With Roman Polanski back behind bars, the expression life imitating art or art imitating life seems apropos of a filmmaker that claims the spotlight for better or worse. His personal life makes for some amazing fluff. Beyond the tabloid headlines, it's hard not to rubber-neck Polanski's pictures. The classic film noir/crime story Chinatown is no exception.
Overshadowed in 1974 by The Godfather Part 2 at the Academy Awards, I think Chinatown is a film more relevant in the big picture. I'll draw a comparison if you live in Ontario and happen to follow the provincial government's progress with the Green Energy Act.
Chinatown
- The film's base plot explores corporate greed, murder and incest set as a period piece in LA circa 1930s.
- The Ontario government's Green Energy Act explores corporate greed, NIMBY bashing and cuckolding set in a surreal 2009. (I had to look that up - cuckold - thinking it was some bizarre new fetish.)
- The scoop. The folks at LA's Water Works Inc. are up to no good. Deliberately diverting fresh water back into the ocean claiming there's a drought in the city. In real time supplying water rights to the rich & famous living large in estate homes & vineyards. Add the murder of the City's chief engineer and things are not what they seem with the evidence on display.
Ontario
- The scoop. Boy George & Dalton McGuilty team up and enforce wind-farm development by creating the feed-in-tariff incentive before they figure how the grid can support it leaving local municipalities wondering why there's a new giant wind-farm in their village.
Chinatown
- It's a picture that takes it's time telling the story and it needs to given the lack of narrative. Normally a crutch of Hollywood fair like this. It's refreshing not to have the protagonist blabbing away during useless segues to help the ignorant. Instead the viewer works along side Jack Nicholson (JJ Gittes), the PI hired to unravel the clues as characters come clean.
Ontario
- It's a government doing as little as possible by telling it's citizens that greenwashing is the solution to jump-start a slumping economy. Employing expensive lobby groups who gorge on expenses while spewing endless rhetoric from renewable pundits. The bill at the end of the day is footed by the tax-payer.
In the film there's a famous line delivered from the PI when asked what he was doing in Chinatown. His reply: 'As little as possible'. It's a marvel of visual style, both the film and Ontario's Green Energy Act.
For the latest on the Ontario government's progress with the Green Energy Act, check out the Q&A from the National Post.
For more on Polanski as pedophile, read Jeff's view on the famous auteur.

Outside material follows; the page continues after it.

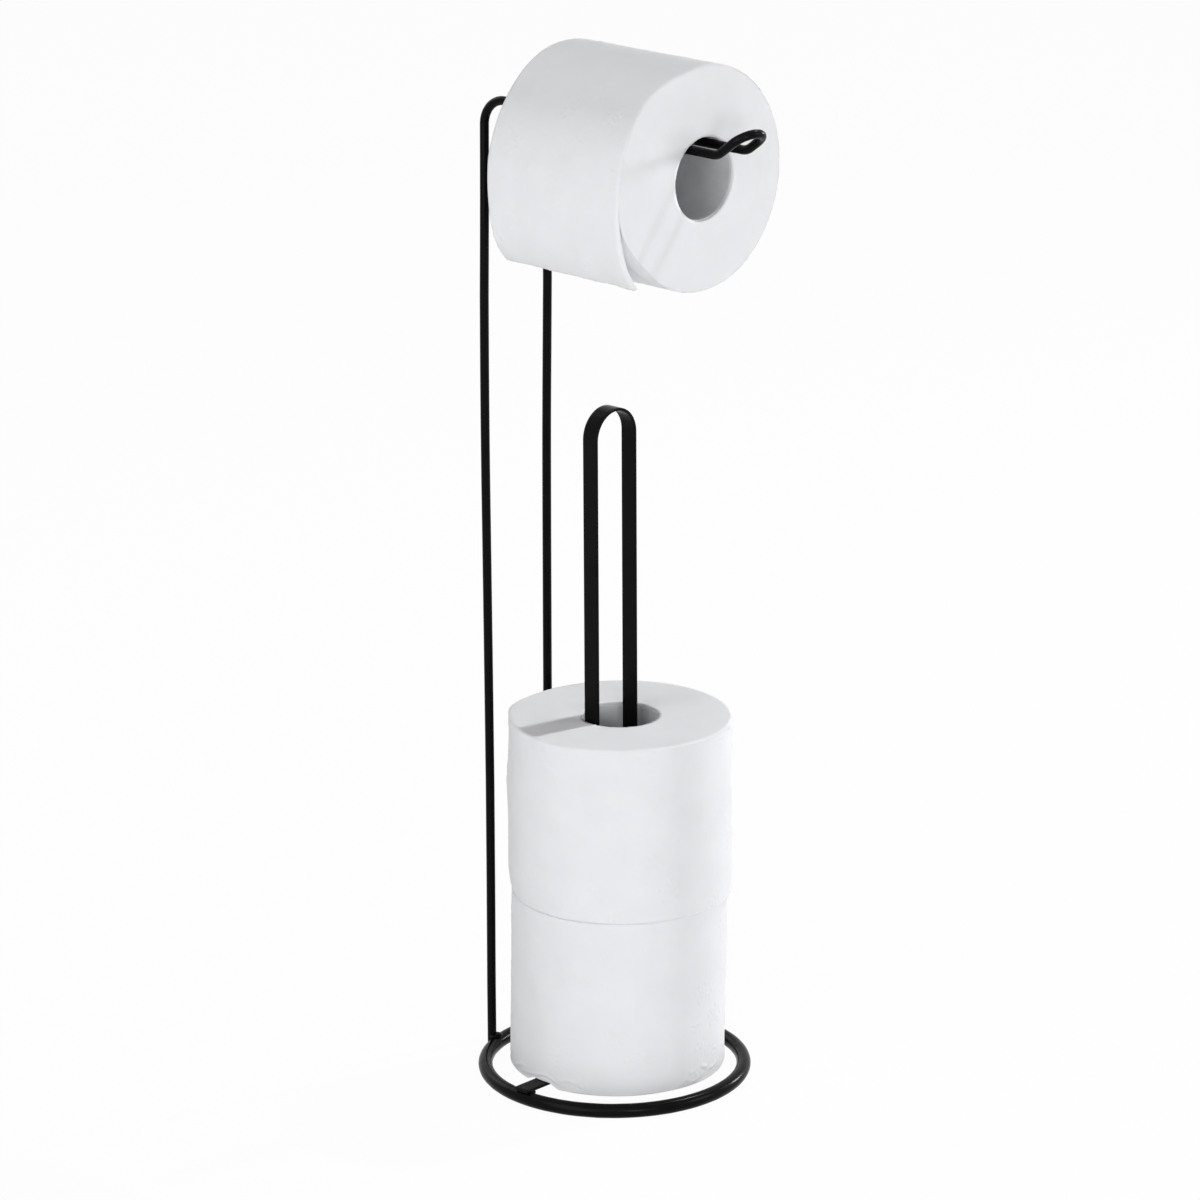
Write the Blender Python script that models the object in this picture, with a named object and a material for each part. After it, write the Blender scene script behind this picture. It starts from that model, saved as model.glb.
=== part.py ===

I offer a different opinion on Roman than Jeff does. It took some balls at the studio to hire him to helm Chinatown. Surely he had made a name for himself with Rosemary's Baby but after the brutal murder of his wife (with expecting child) he probably went insane. No doubt Romans early Hollywood experience taught him there are no rules when you have the money and the power. (E.g Then you get the women - as per Scarface). His crime, wrong as it was, pales in comparison to his childhood memory as a Polish Jew during the Nazi regime or a victim of the Mason murders.
Messed up for sure but he's a survivor on the epic scale of life.